__What to produce__:
Copy the data below exactly.

__Collected material__:
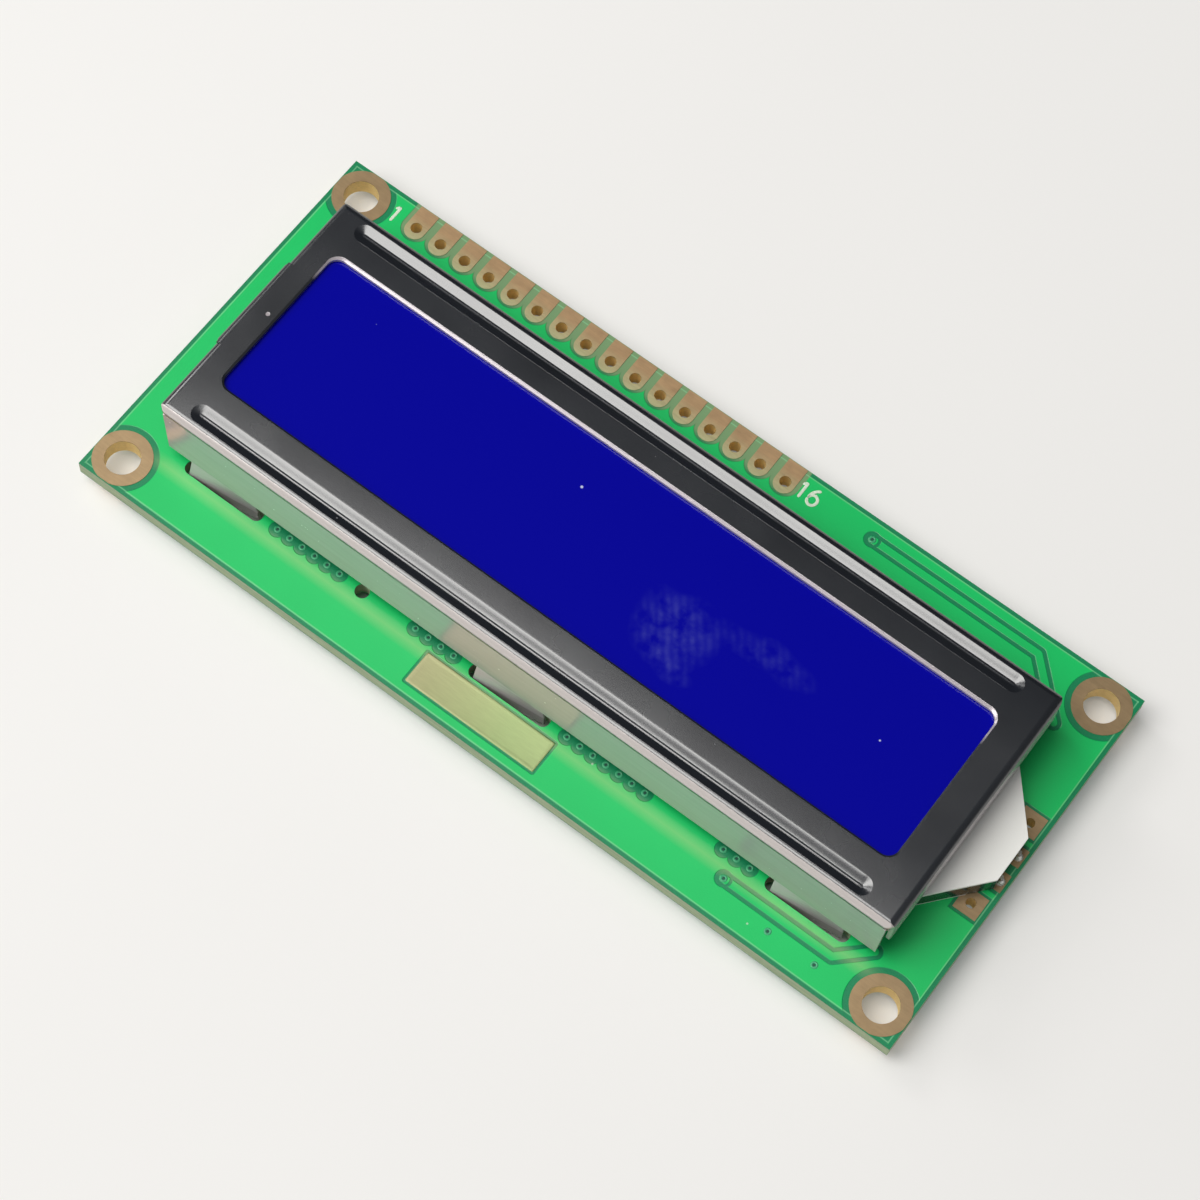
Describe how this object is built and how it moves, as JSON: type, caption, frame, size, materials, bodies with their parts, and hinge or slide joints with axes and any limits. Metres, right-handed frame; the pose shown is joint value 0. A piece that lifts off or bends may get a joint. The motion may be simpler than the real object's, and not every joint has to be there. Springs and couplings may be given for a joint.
{
  "type": "character LCD module",
  "caption": "Character display module: green circuit board with a header row and corner holes, carrying a folded black bezel round a deep blue liquid-crystal window.",
  "frame": {"origin": "on the circuit board's upper face, in the middle of its four fixing holes", "axes": "+X along the board towards the backlight's end, +Y across it towards the header row, +Z out of the display, towards the reader"},
  "size_m": [0.08, 0.036, 0.0095],
  "materials": {
    "board": "glossy green solder mask over glass-epoxy laminate, pale green bare edges",
    "gilt": "thin tan-gold plating over copper, soft sheen with brushed streaks",
    "bezel_sheet": "satin black coat on the face and the folds, bare bright metal on the walls and tabs",
    "blue_polarizer": "smooth deep blue film, faint dust and a fingerprint",
    "grey_polarizer": "smooth grey film",
    "cell_glass": "clear with polished faces and a green cut edge",
    "cell_seal": "thin translucent seal",
    "zebra_rubber": "striped grey and black silicone rubber",
    "diffuser": "frosted white film",
    "clear_acrylic": "clear moulded acrylic with a dotted underside",
    "white_film": "matt white film with a brighter cut edge",
    "lamp_body": "white reflector cup with a yellow phosphor face",
    "tinned_lead": "tinned lead, dull with drawing marks",
    "solder": "bright solder, slightly grained",
    "silicon": "bare silicon",
    "black_resin": "black potting resin with a soft uneven gloss",
    "resistor_body": "black glazed top over a white ceramic core",
    "capacitor_body": "tan ceramic"
  },
  "bodies": {
    "root": {"circuit_board": "board", "mounting_pads": "gilt", "header_pads": "gilt", "backlight_pads": "gilt", "contact_fingers": "gilt", "bezel": "bezel_sheet", "front_polarizer": "blue_polarizer", "front_glass": "cell_glass", "cell_seal": "cell_seal", "rear_glass": "cell_glass", "rear_polarizer": "grey_polarizer", "zebra_strip_front": "zebra_rubber", "zebra_strip_back": "zebra_rubber", "diffuser_film": "diffuser", "light_guide": "clear_acrylic", "reflector_film": "white_film", "tongue_film": "white_film", "backlight_lamp": "lamp_body", "lamp_leads": "tinned_lead", "lamp_solder": "solder", "controller_chip": "silicon", "controller_cap": "black_resin", "driver_chip": "silicon", "driver_cap": "black_resin", "ladder_resistors": "resistor_body", "timing_resistors": "resistor_body", "backlight_resistors": "resistor_body", "capacitors": "capacitor_body", "chip_solder": "solder"}
  },
  "joints": []
}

__Task answer__:
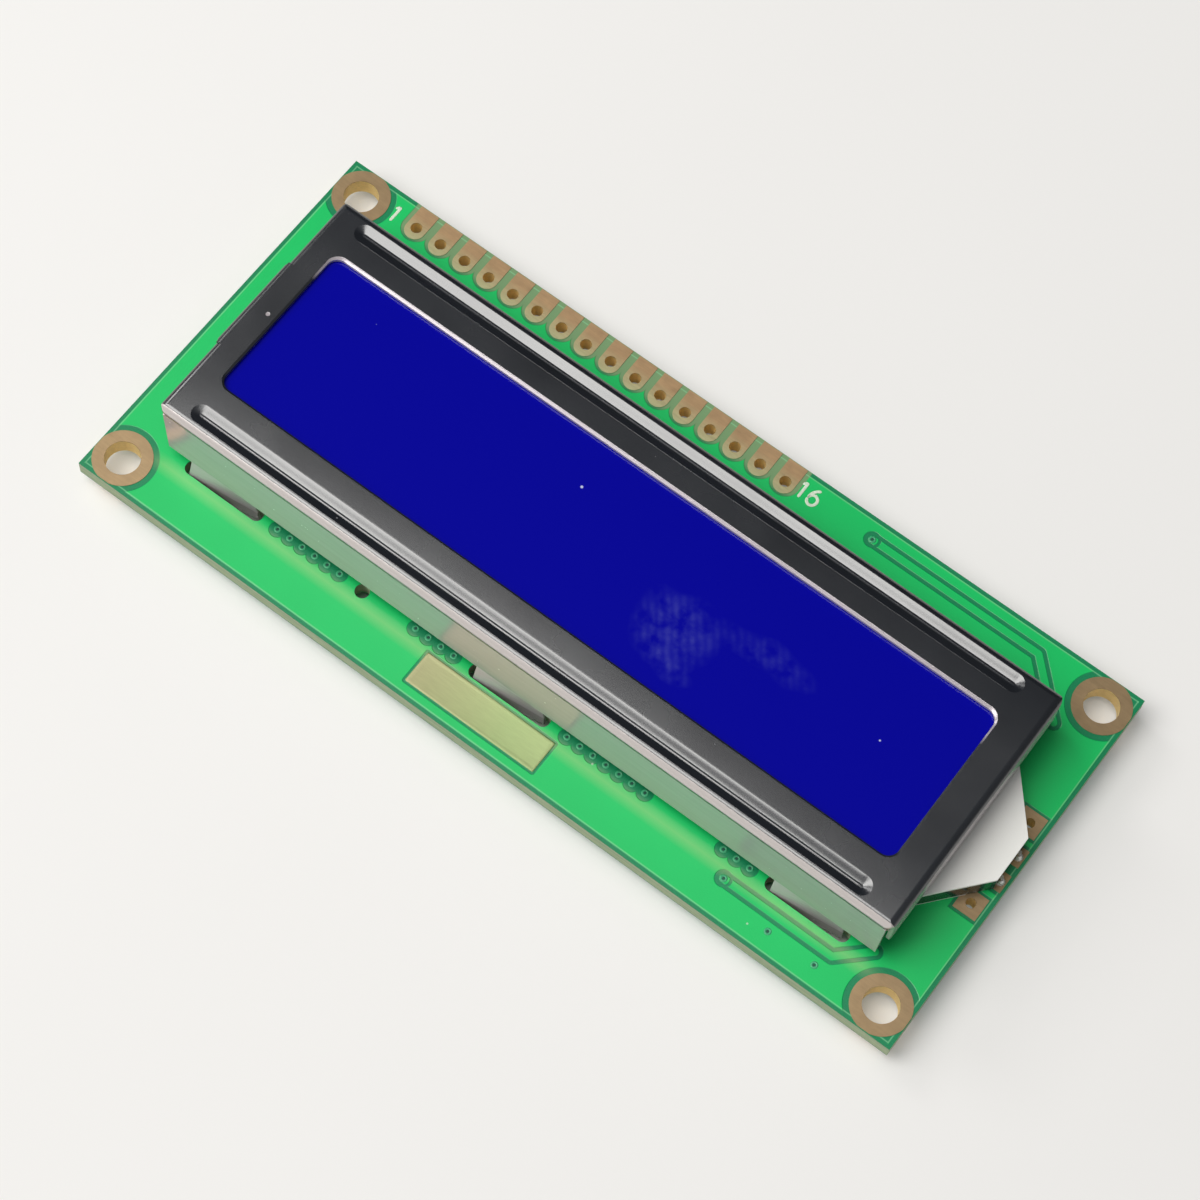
Describe how this object is built and how it moves, as JSON: type, caption, frame, size, materials, bodies with their parts, and hinge or slide joints with axes and any limits. Metres, right-handed frame; the pose shown is joint value 0. A piece that lifts off or bends may get a joint. The motion may be simpler than the real object's, and not every joint has to be there. Springs and couplings may be given for a joint.
{
  "type": "character LCD module",
  "caption": "Character display module: green circuit board with a header row and corner holes, carrying a folded black bezel round a deep blue liquid-crystal window.",
  "frame": {"origin": "on the circuit board's upper face, in the middle of its four fixing holes", "axes": "+X along the board towards the backlight's end, +Y across it towards the header row, +Z out of the display, towards the reader"},
  "size_m": [0.08, 0.036, 0.0095],
  "materials": {
    "board": "glossy green solder mask over glass-epoxy laminate, pale green bare edges",
    "gilt": "thin tan-gold plating over copper, soft sheen with brushed streaks",
    "bezel_sheet": "satin black coat on the face and the folds, bare bright metal on the walls and tabs",
    "blue_polarizer": "smooth deep blue film, faint dust and a fingerprint",
    "grey_polarizer": "smooth grey film",
    "cell_glass": "clear with polished faces and a green cut edge",
    "cell_seal": "thin translucent seal",
    "zebra_rubber": "striped grey and black silicone rubber",
    "diffuser": "frosted white film",
    "clear_acrylic": "clear moulded acrylic with a dotted underside",
    "white_film": "matt white film with a brighter cut edge",
    "lamp_body": "white reflector cup with a yellow phosphor face",
    "tinned_lead": "tinned lead, dull with drawing marks",
    "solder": "bright solder, slightly grained",
    "silicon": "bare silicon",
    "black_resin": "black potting resin with a soft uneven gloss",
    "resistor_body": "black glazed top over a white ceramic core",
    "capacitor_body": "tan ceramic"
  },
  "bodies": {
    "root": {"circuit_board": "board", "mounting_pads": "gilt", "header_pads": "gilt", "backlight_pads": "gilt", "contact_fingers": "gilt", "bezel": "bezel_sheet", "front_polarizer": "blue_polarizer", "front_glass": "cell_glass", "cell_seal": "cell_seal", "rear_glass": "cell_glass", "rear_polarizer": "grey_polarizer", "zebra_strip_front": "zebra_rubber", "zebra_strip_back": "zebra_rubber", "diffuser_film": "diffuser", "light_guide": "clear_acrylic", "reflector_film": "white_film", "tongue_film": "white_film", "backlight_lamp": "lamp_body", "lamp_leads": "tinned_lead", "lamp_solder": "solder", "controller_chip": "silicon", "controller_cap": "black_resin", "driver_chip": "silicon", "driver_cap": "black_resin", "ladder_resistors": "resistor_body", "timing_resistors": "resistor_body", "backlight_resistors": "resistor_body", "capacitors": "capacitor_body", "chip_solder": "solder"}
  },
  "joints": []
}